There are many types of straight plays, they can be full length, usually two or three acts, or shorter — a one-act. In a full length play, the action is broken down into acts, and there may be an intermission. A one-act play tends to be much shorter and is often performed as part of a festival or night of short plays. There are even mini plays, which can be five or ten minutes long that fall into this category.
This type of play can also fall into two different categories: a comedy or drama, but there are variations too, such as comedic dramas. A comedy will tell a light-hearted story while a drama will usually take on a more serious topic. Although sometimes a playwright will fuse the two genres to create a theater piece that may evoke strong emotions in the audience, alternating with waves of laughter. There are also experimental plays that are considered straight plays. They may contain unusual language, characters, or special effects to tell the story.
Some examples of straight plays are: "A Streetcar Named Desire" by Tennessee Williams, "Long Day's Journey Into Night" by Eugene O'Neill and "A Lie of the Mind" by Sam Shepard. Straight plays can be harder to get produced, especially on Broadway, because they tend to be more difficult to market to an audience. Often theatergoers gravitate towards pure entertainment, making musicals more lucrative at the box office. Although a straight play may have music in it, the music is more of a device to create mood or atmosphere, instead of a way of telling the story. This kind of play often challenges audiences, and demands more listening and thinking, as opposed to being entertaining for a few hours.
Frequently Asked Questions
What exactly is a straight play in theater?
A straight play, in theatrical terms, refers to a dramatic performance that focuses on dialogue and storytelling without the use of musical numbers or extensive choreography. Unlike musicals, straight plays rely solely on the script, actors' performances, and technical elements like set design and lighting to convey the story and evoke emotions. This form of theater can encompass a wide range of genres, including comedy, drama, and tragedy.
How does a straight play differ from a musical?

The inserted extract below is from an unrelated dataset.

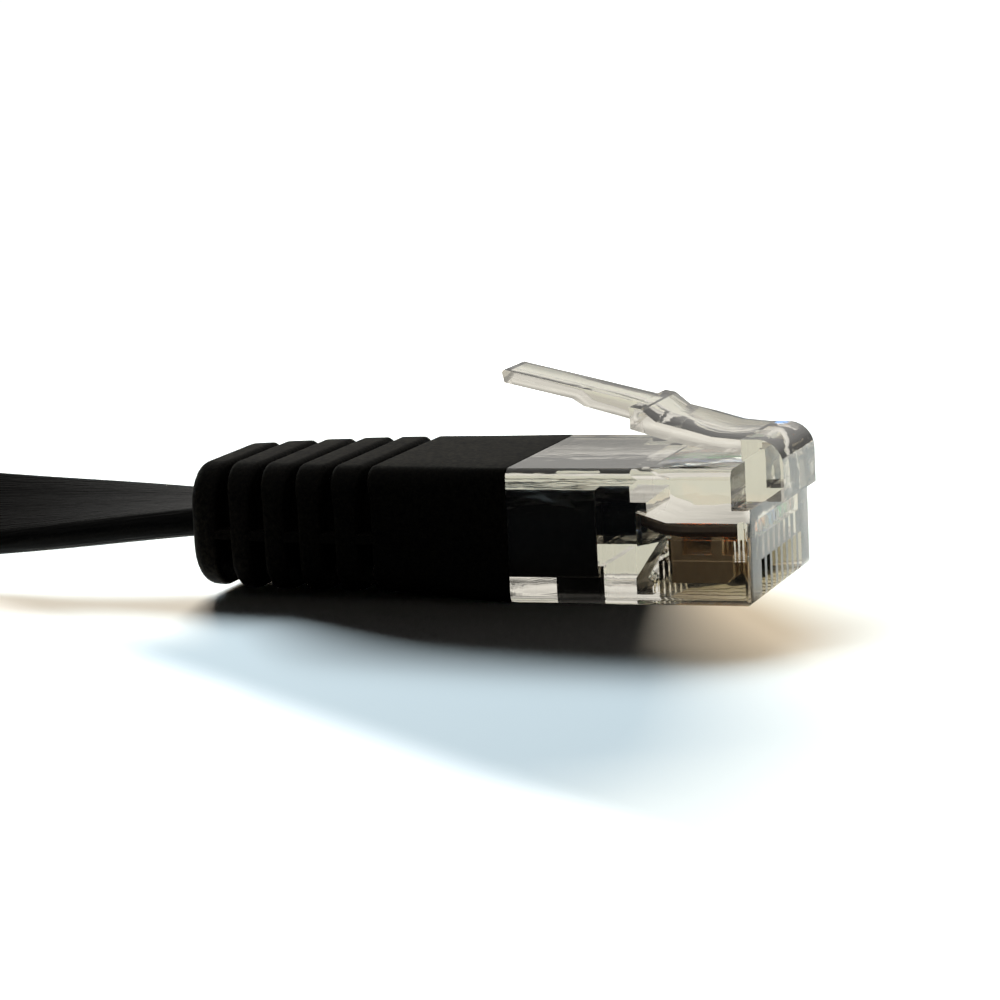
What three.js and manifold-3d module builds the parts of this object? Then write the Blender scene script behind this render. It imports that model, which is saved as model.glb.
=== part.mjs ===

The primary difference between a straight play and a musical lies in the use of song and dance. In a musical, the narrative is often advanced through musical numbers and choreographed performances, which are integral to the storytelling and character development. Conversely, a straight play depends entirely on spoken dialogue and dramatic action. While a musical may require performers with singing and dancing skills, a straight play typically demands strong acting abilities.
What are some famous examples of straight plays?
Famous examples of straight plays include classics like William Shakespeare's "Hamlet" and "Romeo and Juliet," Arthur Miller's "Death of a Salesman," and Tennessee Williams' "A Streetcar Named Desire." These plays have been celebrated for their compelling narratives, complex characters, and significant impact on the world of theater and literature.
Can straight plays include any music or dance at all?
While straight plays are characterized by their non-musical format, they can occasionally include music or dance elements. However, these are not central to the plot or character development as they are in musicals. Music might be used to set the mood or underscore a scene, and incidental dance might occur, but these elements are supplementary rather than foundational to the storytelling.
What skills are particularly important for actors in a straight play?
Actors in a straight play must possess strong dramatic skills, including the ability to deliver dialogue with nuance and emotional depth. They need to create believable characters and relationships through their performances. Mastery of timing, voice modulation, and body language is crucial, as is the ability to connect with fellow actors and the audience without the support of musical interludes.